I know April is early, but the landscape looked like it was a bit ahead.

I want to feel like a better hunter coming out of this trip, but I don’t exactly know what lesson I learned here, except for the fact that it’s possible to find perfect bear habitat without any bears. Any similar experiences, this year or otherwise?
View attachment 324614

Only the bear knows....

Short answer is consistency is your best friend. I've been out in areas where you would bet your bottom dollar you're gonna find one. Then 3 days later and you haven't seen shit you really start to scratch your head. Keep after it, if these areas look like that with some timber and water near by. You'll turn one up no question. Just enjoy it and take in watching the mountains come alive after a long winter. Good luck
 
Didn’t even see any sign, on old logging roads, in creek bottoms, etc.
I’ve been on exactly one bear hunt, MT spring. I did my due diligence e-scouting, and in 5 days I saw one BB. However, I found lots of tracks and at least a dozen scat piles in expected places across multiple drainages. The altitude band of the proper green-up seemed to be the ticket. Probably the second most important factor was avoiding areas that just had too little loafing/sleeping cover in the vicinity of food.

Advice is worth what you paid for it, but personally if I did not find ANY sign, my identification of “perfect bear habitat” was likely not so perfect after all. The density of bears can vary quite a bit by mtn range/area. Some low-density areas maybe aren’t the best for beginners. I picked a spot with a known moderate to high density and that seemed to help the learning curve too.
 
if I did not find ANY sign, my identification of “perfect bear habitat” was likely not so perfect after all.
I appreciate the insight. I should have clarified - all of my glassing spots and the roads I was walking were about 1500-2000 ft higher than the really good looking elevation band that I was glassing down into.
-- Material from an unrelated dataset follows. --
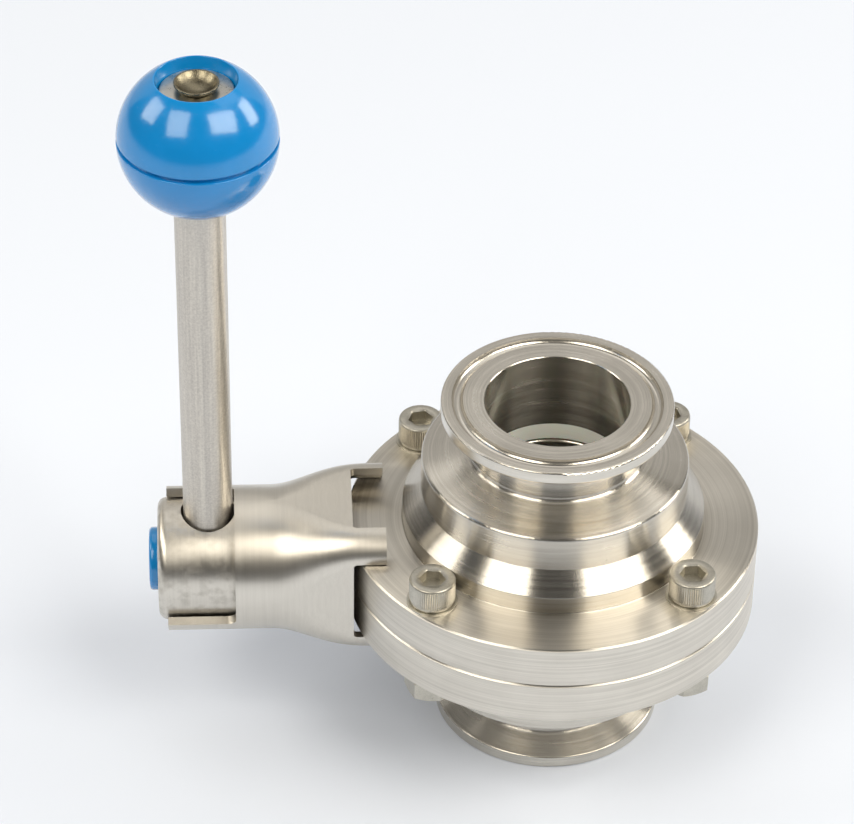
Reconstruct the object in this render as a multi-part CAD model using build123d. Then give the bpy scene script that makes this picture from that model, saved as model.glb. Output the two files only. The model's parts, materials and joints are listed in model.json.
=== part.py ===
from build123d import *

import os
from math import cos, radians, sin

# Clamp-ended ball valve in a two-piece flanged body, turned by a rod handle with a ball knob.
# Lengths are in millimetres and angles in degrees.
# The origin is the valve centre, where the bore axis meets the stem axis.  +Z runs along
# the bore, and the stem and handle lie along -X.  Parts that sit on the stem are first made
# about +Z, with their height as the distance from the valve centre, and on_stem lays them over.

# ---- body: a turned outline, the same above and below the split at height 0
BORE_R = 15.8
FERRULE_R = 25.25
FACE_Z = 42.0
FERRULE_RIM = 2.85
FERRULE_TAPER = 2.26
NECK_R = 19.05
NECK_FOOT_Z = 29.6
DRUM_R = 29.2
DRUM_TOP_Z = 27.07
DRUM_FOOT_Z = 18.94
BASE_R = 33.2
BASE_TOP_Z = 14.34
FLANGE_R = 45.3
FLANGE_T = 10.1
EDGE_BREAK = 0.35
MOUTH_BREAK = 0.15
NECK_FILLET = 1.2
DRUM_ROUND = 0.8
BASE_FOOT_ROUND = 0.3
BASE_TOP_ROUND = 0.25
RIM_FILLET = 0.45
FACE_GROOVE_R = 21.65
FACE_GROOVE_DEPTH = 1.25

# ---- ball, seats and seals inside the body
BALL_R = 25.0
BALL_MOUTH_Z = 19.374
BALL_MOUTH_ROUND = 0.5
CAVITY_R = 25.6
SEAT_SPHERE_R = 25.06
POCKET_R = 22.6
POCKET_Z = 23.5
SEAT_R = 22.5
SEAT_FOOT_Z = 11.1
SEAT_RING_R = 19.5
SEAT_RING_MINOR = 0.85
GASKET_IN_R = 28.0
GASKET_OUT_R = 31.0
GASKET_HALF = 1.0
GASKET_GAP_R = 9.5

# ---- fasteners on the bolt circle, with one socket and one nut turn for each corner
BOLT_CIRCLE_R = 39.5
BOLT_ANGLES = (45, 135, 225, 315)
SOCKET_TURNS = (12, 40, 24, 30)
NUT_TURNS = (5, 35, 50, 20)
BOLT_HOLE_R = 3.3
BOLT_R = 2.98
NUT_BORE_R = 3.0
BOLT_HEAD_R = 5.0
BOLT_HEAD_H = 5.9
BOLT_WASHER_R = 5.5
BOLT_WASHER_T = 0.4
BOLT_END_Z = -16.5
HEX_SOCKET_AF = 5.0
HEX_SOCKET_DEPTH = 2.5
HEX_MOUTH_R = 3.0
HEX_MOUTH_DEPTH = 0.45
NUT_AF = 10.0
NUT_CORNER_R = 5.8
NUT_FACE_R = 4.9
NUT_CHAMFER = 0.5
NUT_H = 4.8
NUT_SPOT_R = 6.4
NUT_SPOT_DEPTH = 0.4

# ---- stem and its seals, given as distances from the valve centre
STEM_R = 5.0
STEM_BORE_R = 5.05
BLADE_END = 20.9
BLADE_HALF_T = 3.3
BLADE_HALF_W = 7.0
SLOT_END = 20.5
SLOT_HALF_T = 3.5
COLLAR_R = 7.9
COLLAR_START = 25.9
COLLAR_END = 28.4
THRUST_START = 28.45
PORT_COLLAR_R = 8.1
PORT_STEP = 29.4
PORT_R = 7.05
BUSH_R = 7.0
BUSH_END = 45.4
STEM_RING_PLACES = (33.0, 38.5)
STEM_RING_R = 4.28
STEM_RING_MINOR = 0.75
STEM_GROOVE_R = 3.5
STEM_GROOVE_HALF = 0.95
SPACER_R = 7.0
SPACER_BORE_R = 5.3
PLATE_START = 60.5
PLATE_END = 62.5
STEM_SHOULDER = 64.0
SQUARE_HALF = 4.0
STEM_END = 79.5
STEM_TAP_DEPTH = 12.0
STEM_TAP_R = 3.0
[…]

So I technically don’t know if there was sign down there. Just wasn’t any sign up in my zone, which was still green but not as vibrant as the lower stuff.
 
I would love your guys’ insight with this: I just spent 4 days glassing HARD in an area that is known to hold bears. Picked apart several drainages for hours. Put dozens of steep miles on my boots. All the hillsides I focused on looked about like this in terms of greenup and flowers, with plenty of timber patches for cover, and water in every bottom. I turned up elk and deer, but no bears. Didn’t even see any sign, on old logging roads, in creek bottoms, etc.

I am new to spring bear hunting, and it’s hard to try to figure out what went wrong. The area did experience a dip in temperature from 60s to 40s just before I arrived, and it was fairly windy, could it be as simple as that being the problem? All the elk I saw were in timber and mostly bedded, although the deer were all over.

I know April is early, but the landscape looked like it was a bit ahead.

I want to feel like a better hunter coming out of this trip, but I don’t exactly know what lesson I learned here, except for the fact that it’s possible to find perfect bear habitat without any bears. Any similar experiences, this year or otherwise?
View attachment 324614
What elevation?

My guess is you are too early for the area. My spring bear hunting experience is the bears slowly work up in elevation as spring progresses eating the new grass and onions.

I hunted one of my honey holes a few weeks ago at 5k’. It’s a spot I’ll see 30-40 bears in a week in mid to late May. I saw Nada. A local game warden told me he was hearing kill reports at 2.5k to 3K feet at that time.

I’d recommend trying the spot again in two weeks. Plus, it sounds like you’re walking too much. Find a high spot to glass miles. Figure out how to reach bears once you’ve seen where they are feeding. My experience is mornings and the rest of the day are slow. Last hour of light is money.
 
What elevation?

My guess is you are too early for the area. My spring bear hunting experience is the bears slowly work up in elevation as spring progresses eating the new grass and onions.

I hunted one of my honey holes a few weeks ago at 5k’. It’s a spot I’ll see 30-40 bears in a week in mid to late May. I saw Nada. A local game warden told me he was hearing kill reports at 2.5k to 3K feet at that time.

I’d recommend trying the spot again in two weeks. Plus, it sounds like you’re walking too much. Find a high spot to glass miles. Figure out how to reach bears once you’ve seen where they are feeding. My experience is mornings and the rest of the day are slow. Last hour of light is money.
The “good looking” spots I was glassing into were between 3200’ and 3400’. I did lots of glassing - the spots were just sort of a haul to get into. I’d heard the afternoon/evening is the best, so that’s when I did most of my looking.

I figured that they will move up the hillsides to follow the “right” type of greenup as it becomes available and the stuff below burns off, and in this area, maybe they’ll be more visible and more accessible once that happens.